The Tory rebels are venting the anger of their constituents whilst Cameron continues with the old 'we know best so do as you're told' arrogance. It just will not do and the rebels will not go away. If they back down they will lose their seats.

As for your point that Cameron can do no more than he is at the moment; well that's just not acceptable. Of course change won't happen overnight but the Prime Minister of the UK must get stuck in to put our country on course for either very substantial EU treaty changes to take us back to the Common Market status the UK electorate voted for (including me), or a complete UK exit from the EU. And, starting the EU leaving process incorporated in the Lisbon Treaty is the only way that PM will be taken seriously. He or she must make it clear to the UK's friends in Europe that change will happen one way or another and the will of the UK people will not be denied. Cameron is not the main to do this job.
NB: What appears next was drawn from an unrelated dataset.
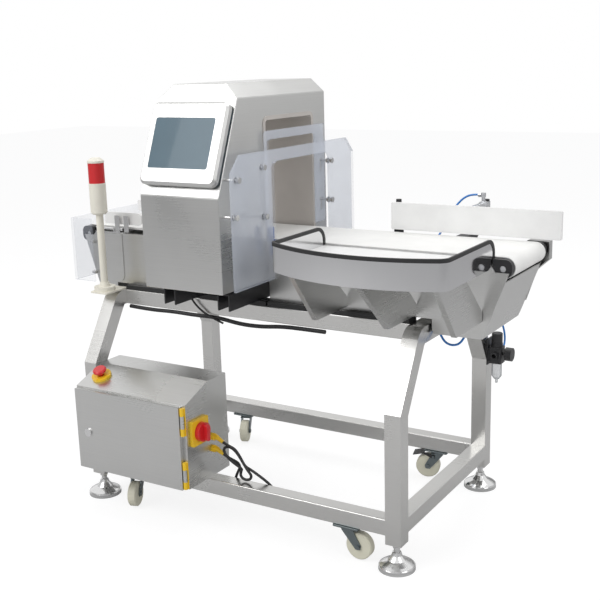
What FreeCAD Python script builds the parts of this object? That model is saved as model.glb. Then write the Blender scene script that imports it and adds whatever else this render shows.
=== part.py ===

He is a Nevile Chamberlain when the UK needs a Churchill.

And what if Cameron does nothing meaningful on the lines I have indicated and perhaps loses the next election to a Labour Government that also acts in the same way? Well, as a democrat, I am firmly convinced that the will of the UK people will eventually win through, whether Cameron and his type like it or not. It is just a matter of time; rather like the demise of the Euro. The die is cast, it is only a matter of time and the sooner Cameron, the rest of the Tory Party, the EU commissars and political pundits like Open Europe realise this the better; less pain and more gain all round.